If we're talking about the same thing, the formula above doesn't make any sense to me. On the left side is, as I said before, nothing more than f(x) times g(n)(x). There's no addition, and definitely no alternating signs.

The formula you said you proved earlier, $\frac{d^n}{dx^n} [f(x)g(x)]$ is a sum; namely $\binom{n}{0} f(x)g^{(n)}(x) + \binom{n}{1} f^{(1)}(x)g^{(n - 1)}(x) + \binom{n}{2} f^{(2)}(x)g^{(n - 2)}(x) + \dots + \binom{n}{n} f^{(n)}(x)g(x)$. Are you trying to solve for (isolate) the first term in the sum I wrote? That's the only thing I can think of that makes any sense.

5. May 25, 2016

### Tcw7468

For the first equation, what happens is that if you evaluate the sum on the right side, the alternating sum causes all of the terms to cancel out except for $f(x)g^{(n)}(x)$.

*Edit*: In other words, if you write out the left hand side as $\sum_{k=0}^{n} a_k f^{(n-k)}(x) g^{(k)}(x)$, $a_k = 0$ for all $k$ except $k=n$, in which $a_n=1$. This is what I have to show, basically.

Last edited: May 26, 2016
6. May 26, 2016

### Staff: Mentor

Let n = 2
Then the left side is $f(x)g^{(2)}(x)$, or f(x)g''(x).
The right side is $(-1)^0 1 \frac{d^2}{dx^2}[f^{(0)}(x)g(x) + (-1)^1 2 \frac{d}{dx}[f^{(1)}(x)g(x)] + (-1)^2 1 \frac{d^0}{dx^0}[f^{(2)}(x)g(x)]$
$= g''(x) - 2f''(x)g(x) - 2f'(x)g'(x) + f''(x)g(x) = g''(x) - f''(x)g(x) + f''(x)g(x)$
I'm interpreting $f^{(0)}(x)$ to mean 1, and I'm interpreting $\frac{d^0}{dx^0}$ to be the identity operator, although I've never run across this notation before.

So I still don't see how you can write $f(x)g^{(n)}(x)$ as a sum.

7. May 26, 2016

### Tcw7468

Oh, I forgot to specify that $f^{(0)}(x)=f(x)$. I apologise; I didn't know that this was non-standard notation, I've seen it quite a few times, so it must be a recent development or something.

For the $n=2$ example:

The left side is $f(x)g''(x)$.

Thus the right side is: $(-1)^0 (1) \frac{d^2}{dx^2} [f(x)g(x)] + (-1)^1(2)\frac{d}{dx} [f'(x)g(x)] + (-1)^2(1)[f''(x)g(x)] =[f(x)g''(x)+2f'(x)g'(x)+f''(x)g(x)]-2[f'(x)g'(x)+f''(x)g(x)]+[f''(x)g(x)] =(1+0+0)f(x)g''(x) + (2-2+0)f'(x)g'(x) + (1-2+1) f(x)g''(x) =f(x)g''(x)$.

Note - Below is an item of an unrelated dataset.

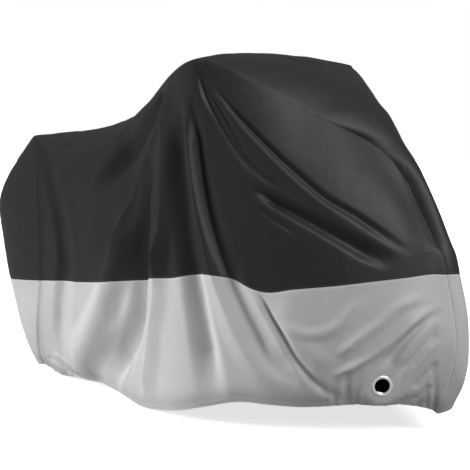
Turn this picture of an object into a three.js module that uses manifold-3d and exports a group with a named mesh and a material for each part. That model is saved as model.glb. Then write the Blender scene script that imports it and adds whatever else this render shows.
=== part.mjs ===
// A fitted motorcycle cover, as it hangs over a motorcycle on its side stand: black upper cloth,
// silver skirt, drawn in by its hem under both wheels, with a metal lock eyelet in each side.
// Millimetres, +X to the front wheel, +Z up, the lowest point of the hem at Z = 0.
import * as THREE from 'three';
import { mergeVertices } from 'three/addons/utils/BufferGeometryUtils.js';
import Module from 'manifold-3d';

const wasm = await Module();
wasm.setup();

const clothThickness = 1.6;
const seamGap = 0.4;

// Each side is lofted through sections that stand side by side from the tail to the front wheel.
// A section runs from the hem over the belly of the skirt, the two-tone seam and the waist
// to the seam of the centre strip. Out is the distance from the middle plane of the cover.
const heights = { hem: 0, belly: 0.18, tone: 0.36, waist: 0.68, top: 1 };

const nearSections = [
  // at, hem x out z, belly x out, tone x out z, waist x out z, top x out z
  [0, -838, 82, 27, -784, 142, -757, 150, 393, -784, 135, 721, -899, 40, 968],
  [1, -690, 130, 5, -626, 182, -586, 200, 406, -627, 180, 687, -751, 85, 941],
  [2, -515, 190, 19, -470, 232, -440, 240, 415, -469, 220, 674, -596, 120, 922],
  [3, -339, 250, 32, -305, 282, -283, 285, 428, -312, 260, 681, -454, 130, 934],
  [4, -161, 320, 24, -150, 330, -142, 330, 443, -189, 270, 723, -354, 130, 973],
  [5, 6, 380, 3, 3, 378, 0, 370, 462, -66, 290, 765, -276, 120, 1038],
  [6, 162, 440, 18, 144, 434, 126, 420, 480, 96, 370, 807, -70, 220, 1113],
  [7, 280, 470, 36, 265, 463, 250, 450, 492, 223, 420, 845, 174, 370, 1195],
  [8, 390, 475, 61, 370, 470, 351, 460, 511, 325, 440, 864, 308, 420, 1235],
  [9, 533, 450, 92, 508, 460, 480, 455, 511, 433, 435, 866, 367, 400, 1232],
  [10, 658, 420, 92, 650, 430, 631, 430, 469, 572, 420, 835, 452, 370, 1200],
  [11, 759, 380, 91, 760, 396, 744, 400, 483, 687, 380, 803, 554, 320, 1139],
  [12, 868, 320, 99, 876, 338, 860, 340, 497, 804, 320, 772, 652, 255, 1072],
  [13, 944, 260, 104, 965, 272, 952, 265, 511, 893, 250, 756, 745, 185, 1019],
  [14, 1008, 180, 98, 1042, 196, 1026, 185, 522, 976, 170, 723, 825, 100, 961],
  [15, 1057, 95, 80, 1102, 115, 1070, 100, 530, 1025, 95, 674, 898, 75, 899],
  [16, 1083, 55, 58, 1145, 58, 1103, 55, 528, 1052, 52, 642, 953, 55, 821],
];

const farSections = [
  // at, hem x out z, belly x out, tone x out z, waist x out z, top x out z
  [0, -838, 82, 30, -784, 142, -757, 150, 400, -784, 135, 721, -899, 40, 968],
  [2, -515, 200, 30, -470, 240, -440, 250, 420, -469, 230, 680, -596, 120, 930],
  [4, -161, 330, 20, -150, 342, -142, 340, 445, -189, 290, 730, -330, 130, 985],
  [5, 6, 390, 10, 3, 390, 0, 385, 465, -66, 320, 770, -240, 140, 1050],
  [6, 162, 440, 15, 144, 435, 126, 425, 480, 96, 380, 810, -50, 240, 1125],
  [7, 290, 465, 10, 275, 460, 260, 450, 495, 240, 425, 850, 190, 370, 1205],
  [8, 400, 470, 5, 385, 465, 370, 455, 505, 350, 440, 870, 345, 430, 1253],
  [9, 530, 450, 6, 505, 455, 480, 445, 505, 440, 430, 866, 400, 415, 1235],
  [10, 650, 420, 24, 625, 425, 600, 420, 500, 540, 410, 850, 470, 370, 1198],
  [12, 850, 300, 85, 850, 312, 830, 300, 505, 760, 280, 770, 655, 230, 1085],
  [14, 1000, 150, 85, 1035, 162, 1000, 150, 515, 940, 140, 700, 835, 110, 935],
  [16, 1080, 42, 75, 1130, 42, 1095, 40, 522, 1045, 42, 640, 945, 50, 810],
];

// The crown is the middle line of the centre strip, from the rear hem up the tail, along the
// seat, over the handlebars and down to the front hem. Full is how square its arch is.
const crownSections = [
  // at, x, y, z, full
  [0, -922, 0, 14, 2],
  [0.4, -962, 0, 75, 2],
  [0.9, -998, 0, 140, 2],
  [1.6, -1043, 0, 240, 2],
  [2.2, -1076, 0, 330, 2],
  [2.52, -1094, 0, 372, 2],
  [3.65, -1138, 0, 540, 2],
  [4.75, -1163, 0, 700, 2],
  [5.6, -1110, 0, 812, 2],
  [6.4, -1020, 0, 910, 2],
  [6.8, -965, 0, 966, 2],
  [7, -935, 0, 983, 2],
  [7.4, -880, 0, 989, 2],
  [9, -640, 0, 1009, 2],
  [11, -380, 0, 1048, 2],
  [12, -250, 0, 1090, 2],
  [13, -60, 0, 1165, 2],
  [14, 140, 0, 1245, 2],
  [15, 262, 0, 1283, 2],
  [16, 395, 0, 1268, 2.2],
  [17, 525, 0, 1222, 2.2],
  [18, 640, 0, 1162, 2.2],
  [19, 740, 0, 1092, 2],
  [19.5, 786, 0, 1064, 2],
  [20, 824, 0, 1026, 2],
  [21, 892, -5, 950, 2],
  [22, 948, -8, 888, 2],
  [23, 990, -10, 824, 2],
  [25.25, 1078, -12, 645, 2],
  [27.5, 1118, -12, 525, 2],
  [28.5, 1152, -8, 370, 2],
  [29.2, 1148, -8, 200, 2],
  [30, 1092, 0, 75, 2],
];
const tailStation = 7;
const noseStation = 23;
const lastStation = 30;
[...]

Meanwhile, I think I'm getting closer, if I can find out how to manipulate the binomial coefficients in order for it to turn out to 0 except for one case, I think I can solve the problem without induction... but I would still be curious anyway on what I did wrong on the induction attempt.

8. May 26, 2016

### Staff: Mentor

Sure, that makes sense. I think I mixed this one up in my thinking. I'll take another look later today.